((
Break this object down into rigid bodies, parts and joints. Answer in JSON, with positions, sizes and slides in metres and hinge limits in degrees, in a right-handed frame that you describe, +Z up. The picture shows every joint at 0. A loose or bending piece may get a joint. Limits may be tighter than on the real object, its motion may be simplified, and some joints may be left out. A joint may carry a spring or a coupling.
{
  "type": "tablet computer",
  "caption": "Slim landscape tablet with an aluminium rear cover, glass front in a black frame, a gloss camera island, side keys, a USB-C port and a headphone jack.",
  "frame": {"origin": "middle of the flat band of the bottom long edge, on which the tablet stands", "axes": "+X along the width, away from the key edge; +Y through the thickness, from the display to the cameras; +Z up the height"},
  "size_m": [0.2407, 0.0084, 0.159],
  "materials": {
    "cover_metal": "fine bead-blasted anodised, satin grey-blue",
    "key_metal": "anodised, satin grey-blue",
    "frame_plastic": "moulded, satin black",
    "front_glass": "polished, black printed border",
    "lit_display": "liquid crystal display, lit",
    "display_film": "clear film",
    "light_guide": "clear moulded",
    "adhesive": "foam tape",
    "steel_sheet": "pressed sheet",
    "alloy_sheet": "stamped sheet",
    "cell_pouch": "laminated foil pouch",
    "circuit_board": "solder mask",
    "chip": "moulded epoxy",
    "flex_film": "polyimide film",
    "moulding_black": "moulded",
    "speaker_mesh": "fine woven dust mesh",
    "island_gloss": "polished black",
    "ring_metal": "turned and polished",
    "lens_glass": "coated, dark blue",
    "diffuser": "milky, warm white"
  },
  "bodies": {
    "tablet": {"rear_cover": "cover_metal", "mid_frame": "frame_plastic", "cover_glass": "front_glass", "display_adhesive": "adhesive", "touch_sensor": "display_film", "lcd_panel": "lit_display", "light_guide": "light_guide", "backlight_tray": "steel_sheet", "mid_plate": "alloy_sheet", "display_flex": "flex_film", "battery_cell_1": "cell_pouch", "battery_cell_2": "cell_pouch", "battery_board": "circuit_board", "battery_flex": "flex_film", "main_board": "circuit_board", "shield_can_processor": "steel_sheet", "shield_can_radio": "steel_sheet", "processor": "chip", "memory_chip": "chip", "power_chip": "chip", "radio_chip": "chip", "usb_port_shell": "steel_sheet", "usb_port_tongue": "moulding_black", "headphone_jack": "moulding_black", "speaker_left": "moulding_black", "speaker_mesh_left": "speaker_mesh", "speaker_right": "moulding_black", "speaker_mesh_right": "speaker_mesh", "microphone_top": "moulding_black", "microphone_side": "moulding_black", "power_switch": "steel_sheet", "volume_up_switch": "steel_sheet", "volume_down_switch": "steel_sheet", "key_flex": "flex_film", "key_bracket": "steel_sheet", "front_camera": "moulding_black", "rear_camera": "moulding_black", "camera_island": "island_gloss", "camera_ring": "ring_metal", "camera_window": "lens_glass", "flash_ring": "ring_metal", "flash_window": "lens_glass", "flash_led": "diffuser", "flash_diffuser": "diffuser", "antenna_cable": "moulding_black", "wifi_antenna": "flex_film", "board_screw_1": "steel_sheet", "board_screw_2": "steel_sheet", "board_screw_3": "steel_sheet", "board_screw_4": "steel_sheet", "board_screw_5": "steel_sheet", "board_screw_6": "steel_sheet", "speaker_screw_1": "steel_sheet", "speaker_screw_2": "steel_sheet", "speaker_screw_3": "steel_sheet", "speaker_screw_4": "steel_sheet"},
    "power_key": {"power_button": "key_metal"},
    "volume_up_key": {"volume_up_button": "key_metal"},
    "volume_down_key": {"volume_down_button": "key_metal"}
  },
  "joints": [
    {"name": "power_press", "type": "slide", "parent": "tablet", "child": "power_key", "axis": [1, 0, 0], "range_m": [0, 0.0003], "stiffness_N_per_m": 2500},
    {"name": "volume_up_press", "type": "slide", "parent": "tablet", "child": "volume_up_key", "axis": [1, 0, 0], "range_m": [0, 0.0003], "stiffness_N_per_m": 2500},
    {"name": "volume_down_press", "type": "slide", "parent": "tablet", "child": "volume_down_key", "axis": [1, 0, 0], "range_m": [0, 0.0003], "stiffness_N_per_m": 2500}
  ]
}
))
__What needs to be done__.
Look through the material above and pick out each line holding the word "bodies".

__Written reply__.
Break this object down into rigid bodies, parts and joints. Answer in JSON, with positions, sizes and slides in metres and hinge limits in degrees, in a right-handed frame that you describe, +Z up. The picture shows every joint at 0. A loose or bending piece may get a joint. Limits may be tighter than on the real object, its motion may be simplified, and some joints may be left out. A joint may carry a spring or a coupling.
  "bodies": {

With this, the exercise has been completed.